Détenteur d'un iPhone SE 16Go, je me disais que je testerai bien un modèle plus récent. Malheureusement, les finances n'étant pas toujours au beau fixe, j'envisageais initialement de prendre un 7Plus ou un 8Plus d'occasion (je suis habitué aux grands écrans en dehors du SE).
Malheureusement, les sites de vente ne proposent que des paiements en 4 fois (au mieux) et ça représente quand même une somme mensuelle...
Et là, surprise ! Apple propose un financement en 10 fois sans frais... de quoi, pourquoi pas, se laisser tenter par un modèle plus récent : un Xs (j'aurais pu prendre un X, mais Apple ne le vend plus...).

Mes questions, pour ceux ayant déjà fait appel à ce service, sont les suivantes :
- ce paiement en 10 fois n'est-il possible que sur internet ? ou est-il possible en magasin ?
- peut-on le combiner avec une reprise du SE (qui ne me sera plus utile du coup) ? en magasin ? en ligne ?
- peut-on utiliser ce 10 fois pour une partie seulement du prix ? (par exemple, je paierai 300€ en direct et le reste réparties sur les mois restants, comme un apport en somme)

Merci pour votre aide


----------



## edenpulse (10 Décembre 2018)

Certains opérateurs proposent de payer une grande partie de l'appareil dans l'abonnement, moyennant un versement initial. 
Je te laisse aller voir de leurs coté, ils sont assez arrangeants.


----------



## Tony 11 (10 Décembre 2018)

Concernant Apple store tu peut payer en 12 18 24 fois ou plus ....
Normalement oui la personne avant moi se faisait reprendre son 8plus pour un XS Max donc possible.
Et pour le dernier point oui tu peut te servir de ton 10 fois que pour une partie mais tu a un minimun de 259 euro à payer pour bénéficier du 10 fois en espérant t avoir aider.


----------



## yamimillenium (10 Décembre 2018)

Merci à vous deux, je vais regarder ça de près


----------



## ibabar (11 Décembre 2018)

yamimillenium a dit:


> - peut-on le combiner avec une reprise du SE (qui ne me sera plus utile du coup) ? en magasin ? en ligne ?

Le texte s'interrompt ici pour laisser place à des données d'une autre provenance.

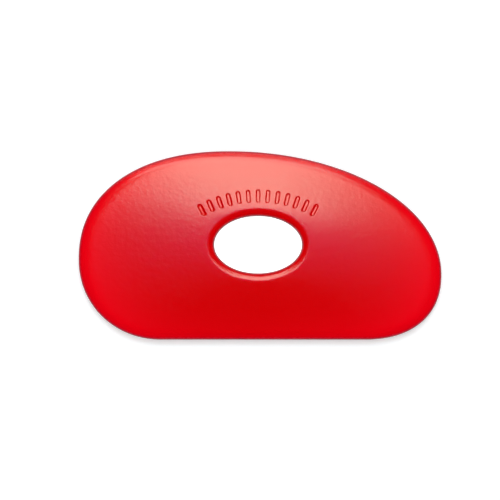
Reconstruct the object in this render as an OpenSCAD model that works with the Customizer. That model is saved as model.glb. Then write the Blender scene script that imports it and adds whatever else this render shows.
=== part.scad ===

Si t'es déjà short niveau budget, mieux vaudrait revendre ton SE par tes propres moyens, sur leboncoincoin (surtout en cette période pré-fêtes) plutôt qu'une reprise Apple qui est souvent au raz des pâquerettes (tout comme les sites de reprise genre Volpy &co).


----------



## Deleted member 18124 (16 Décembre 2018)

Si tes finances ne sont pas au beau fixe, tu as le XR, qui est beaucoup moins cher que le XS.


----------